» **Given information**
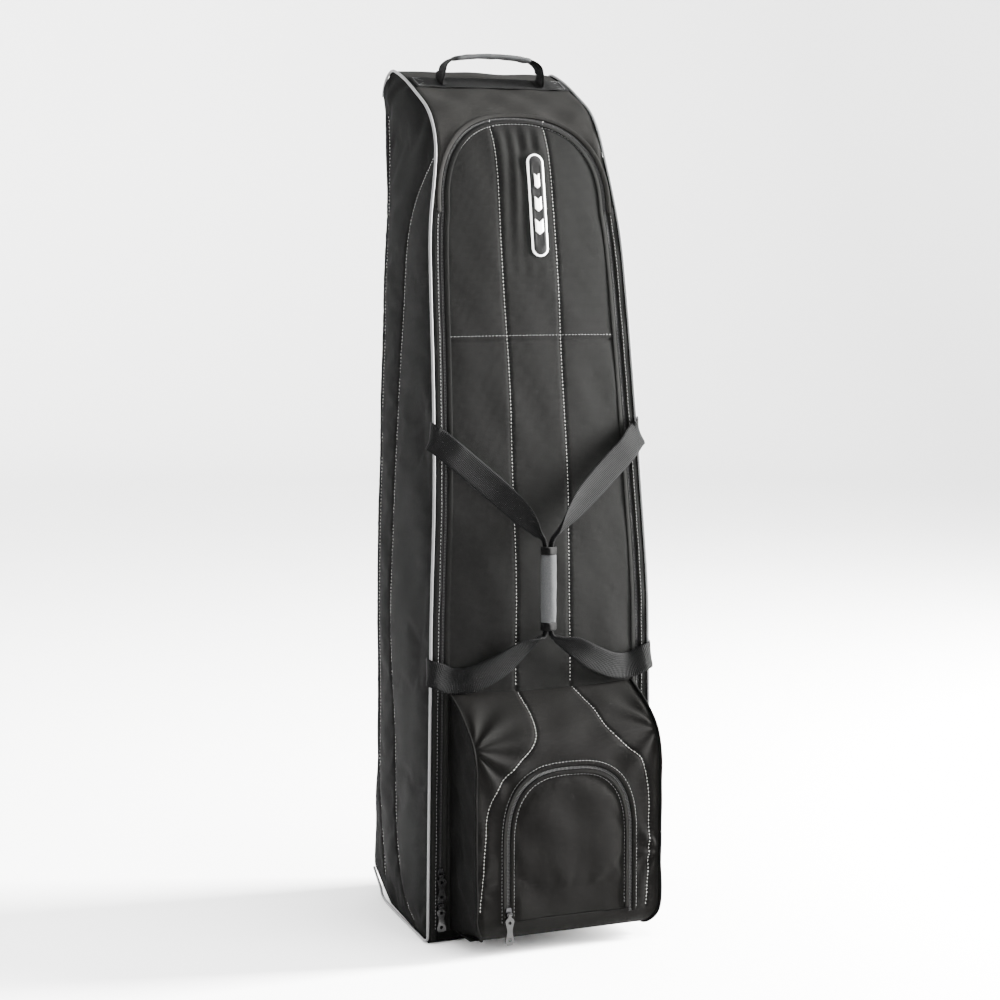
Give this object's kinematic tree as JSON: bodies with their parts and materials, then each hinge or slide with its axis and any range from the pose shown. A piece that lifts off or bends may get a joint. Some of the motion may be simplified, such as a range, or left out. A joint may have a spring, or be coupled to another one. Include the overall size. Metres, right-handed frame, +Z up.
{
  "type": "golf travel case",
  "caption": "Tall wheeled soft case for a golf bag, with a padded head flap, a domed zip pocket, a top handle and a two-strap haul grip.",
  "frame": {"origin": "centre of the flat base, on the floor", "axes": "+Z up along the case, -Y out of the front (lid and pocket side), +X across to the right of someone looking at the front from behind the case's back: the left parts are on -X"},
  "size_m": [0.3676, 0.4148, 1.294],
  "materials": {
    "panel_fabric": "woven",
    "side_fabric": "woven",
    "webbing": "ribbed",
    "piping": "satin",
    "zip_coil": "ribbed",
    "zip_hardware": "gloss",
    "zip_pull": "gloss",
    "grip_fabric": "woven",
    "moulding": "textured",
    "tyre": "satin",
    "hub": "satin",
    "steel": "satin",
    "foam": "matte",
    "badge": "satin"
  },
  "bodies": {
    "shell": {"back_panel": "panel_fabric", "side_panel_left": "side_fabric", "side_panel_right": "side_fabric", "front_gusset_left": "panel_fabric", "front_gusset_right": "panel_fabric", "hood_panel": "panel_fabric", "top_panel": "panel_fabric", "lid_panel": "panel_fabric", "piping_left": "piping", "piping_right": "piping", "main_zip_outer": "zip_coil", "main_zip_lid": "zip_coil", "pocket_gusset": "panel_fabric", "pocket_face": "panel_fabric", "pocket_zip_outer": "zip_coil", "haul_tabs_left": "webbing", "haul_tabs_right": "webbing", "top_webbing": "webbing", "handle_tabs": "webbing", "base_pan": "moulding", "wheel_housing_left": "moulding", "wheel_housing_right": "moulding", "axle_left": "steel", "axle_right": "steel", "axle_spacer_left": "steel", "axle_spacer_right": "steel", "axle_nut_left": "steel", "axle_nut_right": "steel", "back_board": "moulding", "skid_rails": "moulding", "rail_rivets": "steel", "inner_strap_upper": "webbing", "inner_strap_lower": "webbing", "inner_buckle_upper": "moulding", "inner_buckle_lower": "moulding", "base_rivets": "steel"},
    "head_flap": {"head_flap": "panel_fabric", "head_flap_pad": "foam", "head_flap_zip": "zip_coil", "badge": "badge"},
    "main_slider_upper": {"main_slider_upper": "zip_hardware"},
    "main_pull_upper": {"main_pull_upper": "zip_pull"},
    "main_slider_lower": {"main_slider_lower": "zip_hardware"},
    "main_pull_lower": {"main_pull_lower": "zip_pull"},
    "pocket_door": {"pocket_door": "panel_fabric", "pocket_door_zip": "zip_coil"},
    "pocket_slider": {"pocket_slider": "zip_hardware"},
    "pocket_pull": {"pocket_pull": "zip_pull"},
    "haul_left": {"haul_strap_left": "webbing"},
    "haul_right": {"haul_strap_right": "webbing"},
    "grip_cuff": {"grip_wrap": "grip_fabric", "grip_bands": "webbing"},
    "top_handle": {"top_handle": "webbing", "top_handle_grip": "grip_fabric"},
    "wheel_left": {"wheel_tyre_left": "tyre", "wheel_hub_left": "hub", "bearings_left": "steel"},
    "wheel_right": {"wheel_tyre_right": "tyre", "wheel_hub_right": "hub", "bearings_right": "steel"}
  },
  "joints": [
    {"name": "wheel_left_spin", "type": "hinge", "parent": "shell", "child": "wheel_left", "pos_m": [-0.095, 0.105, 0.037], "axis": [1, 0, 0], "continuous": true},
    {"name": "wheel_right_spin", "type": "hinge", "parent": "shell", "child": "wheel_right", "pos_m": [0.095, 0.105, 0.037], "axis": [1, 0, 0], "continuous": true},
    {"name": "head_flap_fold", "type": "hinge", "parent": "shell", "child": "head_flap", "pos_m": [0, -0.13207, 0.873], "axis": [1, 0, 0], "range_deg": [0, 120]},
    {"name": "pocket_door_fold", "type": "hinge", "parent": "shell", "child": "pocket_door", "pos_m": [0, -0.266, 0.076], "axis": [1, 0, 0], "range_deg": [0, 85]},
    {"name": "top_handle_swing", "type": "hinge", "parent": "shell", "child": "top_handle", "pos_m": [0, 0.01919, 1.26487], "axis": [1, 0, 0], "range_deg": [-55, 80]},
    {"name": "main_slider_upper_slide", "type": "slide", "parent": "shell", "child": "main_slider_upper", "axis": [0.0146, 0, 0.9999], "range_m": [0, 0.26]},
    {"name": "main_pull_upper_swing", "type": "hinge", "parent": "main_slider_upper", "child": "main_pull_upper", "pos_m": [-0.16053, -0.1707, 0.101], "axis": [-1, 0, 0], "range_deg": [0, 120]},
    {"name": "main_slider_lower_slide", "type": "slide", "parent": "shell", "child": "main_slider_lower", "axis": [0.0146, 0, 0.9999], "range_m": [-0.012, 0.0012]},
    {"name": "main_pull_lower_swing", "type": "hinge", "parent": "main_slider_lower", "child": "main_pull_lower", "pos_m": [-0.16118, -0.1707, 0.056], "axis": [-1, 0, 0], "range_deg": [0, 120]},
    {"name": "pocket_slider_slide", "type": "slide", "parent": "shell", "child": "pocket_slider", "axis": [0, 0, 1], "range_m": [0, 0.075]},
    {"name": "pocket_pull_swing", "type": "hinge", "parent": "pocket_slider", "child": "pocket_pull", "pos_m": [-0.097, -0.2717, 0.062], "axis": [-1, 0, 0], "range_deg": [0, 120]},
    {"name": "haul_left_swing", "type": "hinge", "parent": "shell", "child": "haul_left", "pos_m": [-0.17899, -0.1725, 0.412], "axis": [-0.0393, -0.0507, -0.9979], "range_deg": [0, 90]},
    {"name": "haul_right_swing", "type": "hinge", "parent": "shell", "child": "haul_right", "pos_m": [0.17899, -0.1725, 0.412], "axis": [-0.0393, 0.0507, 0.9979], "range_deg": [0, 90]},
    {"name": "grip_cuff_open", "type": "hinge", "parent": "haul_left", "child": "grip_cuff", "pos_m": [-0.0111, -0.189, 0.515], "axis": [0, 0, -1], "range_deg": [0, 90]}
  ],
  "couplings": [
    {"joint": "haul_right_swing", "follows": "haul_left_swing", "ratio": 1},
    {"joint": "grip_cuff_open", "follows": "haul_left_swing", "ratio": 1}
  ]
}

» **Required work**
Write out the data again, exactly and in full.

» **Task result**
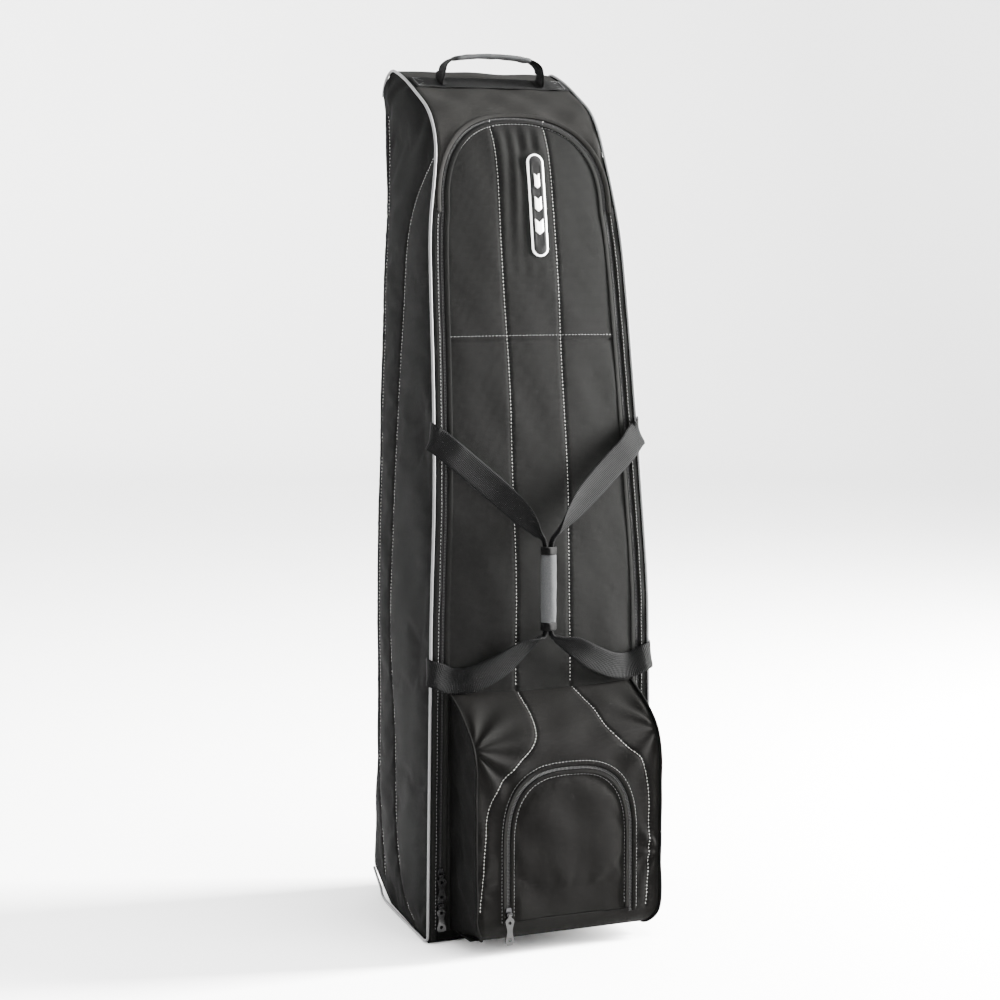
Give this object's kinematic tree as JSON: bodies with their parts and materials, then each hinge or slide with its axis and any range from the pose shown. A piece that lifts off or bends may get a joint. Some of the motion may be simplified, such as a range, or left out. A joint may have a spring, or be coupled to another one. Include the overall size. Metres, right-handed frame, +Z up.
{
  "type": "golf travel case",
  "caption": "Tall wheeled soft case for a golf bag, with a padded head flap, a domed zip pocket, a top handle and a two-strap haul grip.",
  "frame": {"origin": "centre of the flat base, on the floor", "axes": "+Z up along the case, -Y out of the front (lid and pocket side), +X across to the right of someone looking at the front from behind the case's back: the left parts are on -X"},
  "size_m": [0.3676, 0.4148, 1.294],
  "materials": {
    "panel_fabric": "woven",
    "side_fabric": "woven",
    "webbing": "ribbed",
    "piping": "satin",
    "zip_coil": "ribbed",
    "zip_hardware": "gloss",
    "zip_pull": "gloss",
    "grip_fabric": "woven",
    "moulding": "textured",
    "tyre": "satin",
    "hub": "satin",
    "steel": "satin",
    "foam": "matte",
    "badge": "satin"
  },
  "bodies": {
    "shell": {"back_panel": "panel_fabric", "side_panel_left": "side_fabric", "side_panel_right": "side_fabric", "front_gusset_left": "panel_fabric", "front_gusset_right": "panel_fabric", "hood_panel": "panel_fabric", "top_panel": "panel_fabric", "lid_panel": "panel_fabric", "piping_left": "piping", "piping_right": "piping", "main_zip_outer": "zip_coil", "main_zip_lid": "zip_coil", "pocket_gusset": "panel_fabric", "pocket_face": "panel_fabric", "pocket_zip_outer": "zip_coil", "haul_tabs_left": "webbing", "haul_tabs_right": "webbing", "top_webbing": "webbing", "handle_tabs": "webbing", "base_pan": "moulding", "wheel_housing_left": "moulding", "wheel_housing_right": "moulding", "axle_left": "steel", "axle_right": "steel", "axle_spacer_left": "steel", "axle_spacer_right": "steel", "axle_nut_left": "steel", "axle_nut_right": "steel", "back_board": "moulding", "skid_rails": "moulding", "rail_rivets": "steel", "inner_strap_upper": "webbing", "inner_strap_lower": "webbing", "inner_buckle_upper": "moulding", "inner_buckle_lower": "moulding", "base_rivets": "steel"},
    "head_flap": {"head_flap": "panel_fabric", "head_flap_pad": "foam", "head_flap_zip": "zip_coil", "badge": "badge"},
    "main_slider_upper": {"main_slider_upper": "zip_hardware"},
    "main_pull_upper": {"main_pull_upper": "zip_pull"},
    "main_slider_lower": {"main_slider_lower": "zip_hardware"},
    "main_pull_lower": {"main_pull_lower": "zip_pull"},
    "pocket_door": {"pocket_door": "panel_fabric", "pocket_door_zip": "zip_coil"},
    "pocket_slider": {"pocket_slider": "zip_hardware"},
    "pocket_pull": {"pocket_pull": "zip_pull"},
    "haul_left": {"haul_strap_left": "webbing"},
    "haul_right": {"haul_strap_right": "webbing"},
    "grip_cuff": {"grip_wrap": "grip_fabric", "grip_bands": "webbing"},
    "top_handle": {"top_handle": "webbing", "top_handle_grip": "grip_fabric"},
    "wheel_left": {"wheel_tyre_left": "tyre", "wheel_hub_left": "hub", "bearings_left": "steel"},
    "wheel_right": {"wheel_tyre_right": "tyre", "wheel_hub_right": "hub", "bearings_right": "steel"}
  },
  "joints": [
    {"name": "wheel_left_spin", "type": "hinge", "parent": "shell", "child": "wheel_left", "pos_m": [-0.095, 0.105, 0.037], "axis": [1, 0, 0], "continuous": true},
    {"name": "wheel_right_spin", "type": "hinge", "parent": "shell", "child": "wheel_right", "pos_m": [0.095, 0.105, 0.037], "axis": [1, 0, 0], "continuous": true},
    {"name": "head_flap_fold", "type": "hinge", "parent": "shell", "child": "head_flap", "pos_m": [0, -0.13207, 0.873], "axis": [1, 0, 0], "range_deg": [0, 120]},
    {"name": "pocket_door_fold", "type": "hinge", "parent": "shell", "child": "pocket_door", "pos_m": [0, -0.266, 0.076], "axis": [1, 0, 0], "range_deg": [0, 85]},
    {"name": "top_handle_swing", "type": "hinge", "parent": "shell", "child": "top_handle", "pos_m": [0, 0.01919, 1.26487], "axis": [1, 0, 0], "range_deg": [-55, 80]},
    {"name": "main_slider_upper_slide", "type": "slide", "parent": "shell", "child": "main_slider_upper", "axis": [0.0146, 0, 0.9999], "range_m": [0, 0.26]},
    {"name": "main_pull_upper_swing", "type": "hinge", "parent": "main_slider_upper", "child": "main_pull_upper", "pos_m": [-0.16053, -0.1707, 0.101], "axis": [-1, 0, 0], "range_deg": [0, 120]},
    {"name": "main_slider_lower_slide", "type": "slide", "parent": "shell", "child": "main_slider_lower", "axis": [0.0146, 0, 0.9999], "range_m": [-0.012, 0.0012]},
    {"name": "main_pull_lower_swing", "type": "hinge", "parent": "main_slider_lower", "child": "main_pull_lower", "pos_m": [-0.16118, -0.1707, 0.056], "axis": [-1, 0, 0], "range_deg": [0, 120]},
    {"name": "pocket_slider_slide", "type": "slide", "parent": "shell", "child": "pocket_slider", "axis": [0, 0, 1], "range_m": [0, 0.075]},
    {"name": "pocket_pull_swing", "type": "hinge", "parent": "pocket_slider", "child": "pocket_pull", "pos_m": [-0.097, -0.2717, 0.062], "axis": [-1, 0, 0], "range_deg": [0, 120]},
    {"name": "haul_left_swing", "type": "hinge", "parent": "shell", "child": "haul_left", "pos_m": [-0.17899, -0.1725, 0.412], "axis": [-0.0393, -0.0507, -0.9979], "range_deg": [0, 90]},
    {"name": "haul_right_swing", "type": "hinge", "parent": "shell", "child": "haul_right", "pos_m": [0.17899, -0.1725, 0.412], "axis": [-0.0393, 0.0507, 0.9979], "range_deg": [0, 90]},
    {"name": "grip_cuff_open", "type": "hinge", "parent": "haul_left", "child": "grip_cuff", "pos_m": [-0.0111, -0.189, 0.515], "axis": [0, 0, -1], "range_deg": [0, 90]}
  ],
  "couplings": [
    {"joint": "haul_right_swing", "follows": "haul_left_swing", "ratio": 1},
    {"joint": "grip_cuff_open", "follows": "haul_left_swing", "ratio": 1}
  ]
}